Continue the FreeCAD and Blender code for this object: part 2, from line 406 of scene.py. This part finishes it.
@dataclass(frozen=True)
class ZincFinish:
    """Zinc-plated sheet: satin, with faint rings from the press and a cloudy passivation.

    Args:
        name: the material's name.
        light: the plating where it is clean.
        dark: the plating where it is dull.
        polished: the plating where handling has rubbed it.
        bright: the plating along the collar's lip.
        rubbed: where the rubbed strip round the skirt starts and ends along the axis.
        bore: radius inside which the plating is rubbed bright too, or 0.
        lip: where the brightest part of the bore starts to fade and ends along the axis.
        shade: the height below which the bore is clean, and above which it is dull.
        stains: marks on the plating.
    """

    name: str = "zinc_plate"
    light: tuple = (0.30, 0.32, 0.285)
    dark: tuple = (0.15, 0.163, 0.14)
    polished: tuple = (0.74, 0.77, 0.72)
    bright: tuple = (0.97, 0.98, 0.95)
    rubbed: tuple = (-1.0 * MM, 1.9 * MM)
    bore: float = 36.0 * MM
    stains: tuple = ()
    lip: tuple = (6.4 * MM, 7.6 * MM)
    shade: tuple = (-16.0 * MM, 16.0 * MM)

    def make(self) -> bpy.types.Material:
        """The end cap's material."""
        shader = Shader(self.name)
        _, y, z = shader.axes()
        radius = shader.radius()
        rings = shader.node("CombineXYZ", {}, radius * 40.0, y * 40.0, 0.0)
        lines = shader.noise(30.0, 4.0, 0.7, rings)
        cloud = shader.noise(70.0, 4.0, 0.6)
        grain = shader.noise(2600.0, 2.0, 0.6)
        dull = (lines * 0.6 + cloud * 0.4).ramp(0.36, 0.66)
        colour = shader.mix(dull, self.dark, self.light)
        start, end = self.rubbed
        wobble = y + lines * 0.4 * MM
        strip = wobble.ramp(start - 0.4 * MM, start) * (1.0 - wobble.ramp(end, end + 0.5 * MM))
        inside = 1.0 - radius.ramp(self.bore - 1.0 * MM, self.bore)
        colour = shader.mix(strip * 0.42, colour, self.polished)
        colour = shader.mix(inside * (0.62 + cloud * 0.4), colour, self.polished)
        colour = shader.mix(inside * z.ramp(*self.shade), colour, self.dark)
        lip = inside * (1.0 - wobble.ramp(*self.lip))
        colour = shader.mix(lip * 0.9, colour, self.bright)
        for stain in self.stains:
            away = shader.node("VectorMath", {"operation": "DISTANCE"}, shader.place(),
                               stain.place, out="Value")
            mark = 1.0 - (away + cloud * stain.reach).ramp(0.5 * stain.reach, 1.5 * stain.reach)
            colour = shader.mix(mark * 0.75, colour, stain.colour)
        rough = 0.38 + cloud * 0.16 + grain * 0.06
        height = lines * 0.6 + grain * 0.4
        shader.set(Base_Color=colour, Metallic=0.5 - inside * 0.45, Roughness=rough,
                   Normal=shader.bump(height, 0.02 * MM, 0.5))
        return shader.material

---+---

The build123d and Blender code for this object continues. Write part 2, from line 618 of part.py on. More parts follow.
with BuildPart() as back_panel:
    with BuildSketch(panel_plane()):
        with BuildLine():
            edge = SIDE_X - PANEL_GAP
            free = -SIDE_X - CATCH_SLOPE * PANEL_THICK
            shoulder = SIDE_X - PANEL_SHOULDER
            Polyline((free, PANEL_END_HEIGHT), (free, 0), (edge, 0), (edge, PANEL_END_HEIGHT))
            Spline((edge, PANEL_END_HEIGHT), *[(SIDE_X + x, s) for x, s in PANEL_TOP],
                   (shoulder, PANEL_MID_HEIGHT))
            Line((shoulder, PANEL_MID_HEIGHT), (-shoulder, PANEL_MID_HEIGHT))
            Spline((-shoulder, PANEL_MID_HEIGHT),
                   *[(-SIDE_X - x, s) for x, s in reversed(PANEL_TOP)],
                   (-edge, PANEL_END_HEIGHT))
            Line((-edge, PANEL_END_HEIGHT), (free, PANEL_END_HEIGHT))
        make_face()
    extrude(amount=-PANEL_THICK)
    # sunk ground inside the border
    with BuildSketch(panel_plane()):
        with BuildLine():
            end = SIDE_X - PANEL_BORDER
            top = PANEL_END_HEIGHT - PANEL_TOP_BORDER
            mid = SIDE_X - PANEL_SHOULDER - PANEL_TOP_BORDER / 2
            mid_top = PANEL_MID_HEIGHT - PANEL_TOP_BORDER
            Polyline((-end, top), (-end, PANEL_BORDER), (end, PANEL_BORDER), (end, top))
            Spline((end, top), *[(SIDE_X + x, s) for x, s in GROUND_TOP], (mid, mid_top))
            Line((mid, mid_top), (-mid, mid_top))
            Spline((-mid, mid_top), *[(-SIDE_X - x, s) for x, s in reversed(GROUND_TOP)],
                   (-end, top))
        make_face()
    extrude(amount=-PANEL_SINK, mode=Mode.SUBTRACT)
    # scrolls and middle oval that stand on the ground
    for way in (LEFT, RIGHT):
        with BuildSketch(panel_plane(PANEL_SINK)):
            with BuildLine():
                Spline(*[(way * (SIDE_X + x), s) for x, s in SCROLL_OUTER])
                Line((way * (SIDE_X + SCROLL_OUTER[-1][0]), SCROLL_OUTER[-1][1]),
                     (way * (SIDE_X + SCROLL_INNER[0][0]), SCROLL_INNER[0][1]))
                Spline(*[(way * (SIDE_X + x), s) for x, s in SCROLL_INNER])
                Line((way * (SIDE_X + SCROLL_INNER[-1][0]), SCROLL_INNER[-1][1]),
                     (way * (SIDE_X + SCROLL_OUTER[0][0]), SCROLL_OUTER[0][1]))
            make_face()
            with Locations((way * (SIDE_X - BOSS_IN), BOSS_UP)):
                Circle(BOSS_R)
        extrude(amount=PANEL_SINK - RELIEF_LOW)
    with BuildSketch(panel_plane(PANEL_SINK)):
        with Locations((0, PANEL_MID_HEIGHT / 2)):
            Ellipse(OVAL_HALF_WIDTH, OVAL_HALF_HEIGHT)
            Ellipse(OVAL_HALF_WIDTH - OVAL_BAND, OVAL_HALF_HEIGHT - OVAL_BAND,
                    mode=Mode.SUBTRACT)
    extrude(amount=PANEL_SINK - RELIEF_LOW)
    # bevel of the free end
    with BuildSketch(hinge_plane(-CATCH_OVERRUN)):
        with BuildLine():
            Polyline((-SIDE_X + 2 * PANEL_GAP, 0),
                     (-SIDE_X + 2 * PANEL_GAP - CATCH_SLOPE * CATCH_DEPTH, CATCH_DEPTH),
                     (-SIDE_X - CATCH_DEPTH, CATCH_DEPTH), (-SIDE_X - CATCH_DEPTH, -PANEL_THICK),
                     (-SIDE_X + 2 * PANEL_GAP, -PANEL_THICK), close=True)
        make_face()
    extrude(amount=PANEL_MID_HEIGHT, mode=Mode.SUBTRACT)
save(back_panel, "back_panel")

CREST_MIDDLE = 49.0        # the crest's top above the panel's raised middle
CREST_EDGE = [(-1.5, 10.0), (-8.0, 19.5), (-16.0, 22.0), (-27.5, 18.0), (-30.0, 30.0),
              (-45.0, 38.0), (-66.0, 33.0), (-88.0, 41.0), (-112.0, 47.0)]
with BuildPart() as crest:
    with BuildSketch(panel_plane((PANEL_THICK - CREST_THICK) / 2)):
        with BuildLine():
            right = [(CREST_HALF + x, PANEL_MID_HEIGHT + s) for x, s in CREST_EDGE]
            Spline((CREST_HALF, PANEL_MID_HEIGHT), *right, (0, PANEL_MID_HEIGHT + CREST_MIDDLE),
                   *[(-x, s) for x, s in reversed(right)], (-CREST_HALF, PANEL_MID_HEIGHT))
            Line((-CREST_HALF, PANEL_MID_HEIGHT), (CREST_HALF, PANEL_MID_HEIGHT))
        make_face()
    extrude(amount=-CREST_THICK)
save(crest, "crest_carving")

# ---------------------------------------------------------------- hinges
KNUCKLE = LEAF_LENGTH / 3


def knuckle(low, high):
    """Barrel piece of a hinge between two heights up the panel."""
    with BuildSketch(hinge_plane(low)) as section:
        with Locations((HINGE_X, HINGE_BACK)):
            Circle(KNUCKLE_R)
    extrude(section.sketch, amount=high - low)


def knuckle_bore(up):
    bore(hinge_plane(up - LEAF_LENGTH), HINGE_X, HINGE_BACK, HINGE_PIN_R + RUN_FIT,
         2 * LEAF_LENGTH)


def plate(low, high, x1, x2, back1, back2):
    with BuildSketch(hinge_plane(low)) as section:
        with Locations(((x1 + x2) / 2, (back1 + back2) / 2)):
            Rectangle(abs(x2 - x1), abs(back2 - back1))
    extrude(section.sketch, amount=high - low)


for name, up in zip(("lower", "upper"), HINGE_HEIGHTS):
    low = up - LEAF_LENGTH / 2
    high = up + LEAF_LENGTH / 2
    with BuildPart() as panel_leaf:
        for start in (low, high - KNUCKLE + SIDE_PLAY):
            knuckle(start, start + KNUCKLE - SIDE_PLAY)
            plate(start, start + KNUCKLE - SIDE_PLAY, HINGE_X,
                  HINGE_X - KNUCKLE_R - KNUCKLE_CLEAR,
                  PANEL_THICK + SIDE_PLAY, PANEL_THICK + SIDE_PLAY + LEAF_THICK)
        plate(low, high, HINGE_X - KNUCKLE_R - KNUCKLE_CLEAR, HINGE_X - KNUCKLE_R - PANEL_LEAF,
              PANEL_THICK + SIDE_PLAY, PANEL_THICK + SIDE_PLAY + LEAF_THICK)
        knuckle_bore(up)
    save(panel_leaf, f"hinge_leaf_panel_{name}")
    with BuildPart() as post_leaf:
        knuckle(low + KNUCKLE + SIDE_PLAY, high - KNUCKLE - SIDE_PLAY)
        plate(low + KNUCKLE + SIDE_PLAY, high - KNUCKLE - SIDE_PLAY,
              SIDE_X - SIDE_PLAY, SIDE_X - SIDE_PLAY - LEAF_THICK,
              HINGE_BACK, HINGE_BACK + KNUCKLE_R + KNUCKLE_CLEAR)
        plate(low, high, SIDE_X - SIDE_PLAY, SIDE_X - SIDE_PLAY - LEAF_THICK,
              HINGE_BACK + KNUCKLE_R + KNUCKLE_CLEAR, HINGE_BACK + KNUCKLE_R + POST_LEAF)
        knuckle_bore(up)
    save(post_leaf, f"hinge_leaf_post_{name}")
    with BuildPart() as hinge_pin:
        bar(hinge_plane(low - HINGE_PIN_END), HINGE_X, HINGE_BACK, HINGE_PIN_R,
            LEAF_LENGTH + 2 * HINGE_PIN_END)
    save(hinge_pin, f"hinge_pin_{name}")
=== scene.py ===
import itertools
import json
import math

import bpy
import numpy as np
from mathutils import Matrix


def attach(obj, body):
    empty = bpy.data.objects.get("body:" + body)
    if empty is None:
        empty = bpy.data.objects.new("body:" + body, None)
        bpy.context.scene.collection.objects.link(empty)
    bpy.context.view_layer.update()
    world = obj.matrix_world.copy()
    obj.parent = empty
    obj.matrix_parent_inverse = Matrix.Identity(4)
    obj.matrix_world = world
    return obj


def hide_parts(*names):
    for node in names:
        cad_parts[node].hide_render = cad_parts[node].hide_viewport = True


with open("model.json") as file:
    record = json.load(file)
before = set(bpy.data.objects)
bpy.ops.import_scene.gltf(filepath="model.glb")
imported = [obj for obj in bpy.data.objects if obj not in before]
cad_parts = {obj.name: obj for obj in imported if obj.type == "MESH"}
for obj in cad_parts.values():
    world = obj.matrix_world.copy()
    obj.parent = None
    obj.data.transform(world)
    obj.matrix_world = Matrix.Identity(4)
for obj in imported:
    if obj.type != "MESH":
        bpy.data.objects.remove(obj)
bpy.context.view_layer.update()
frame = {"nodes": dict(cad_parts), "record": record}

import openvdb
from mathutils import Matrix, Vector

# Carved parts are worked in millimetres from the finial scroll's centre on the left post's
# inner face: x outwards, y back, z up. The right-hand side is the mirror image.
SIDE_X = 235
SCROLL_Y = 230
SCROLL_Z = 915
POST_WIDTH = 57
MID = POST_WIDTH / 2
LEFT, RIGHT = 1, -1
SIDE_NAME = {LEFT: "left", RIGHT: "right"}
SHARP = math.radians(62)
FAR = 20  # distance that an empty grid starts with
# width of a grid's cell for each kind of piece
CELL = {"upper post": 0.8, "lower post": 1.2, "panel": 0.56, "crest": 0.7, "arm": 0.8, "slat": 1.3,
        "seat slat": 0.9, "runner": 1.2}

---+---

From the listing above, output exactly the run of lines that starts with the line containing "Continue the FreeCAD" and ends with the line containing "a cloudy passivation.".

# [Solution to this task]
Continue the FreeCAD and Blender code for this object: part 2, from line 406 of scene.py. This part finishes it.
@dataclass(frozen=True)
class ZincFinish:
    """Zinc-plated sheet: satin, with faint rings from the press and a cloudy passivation.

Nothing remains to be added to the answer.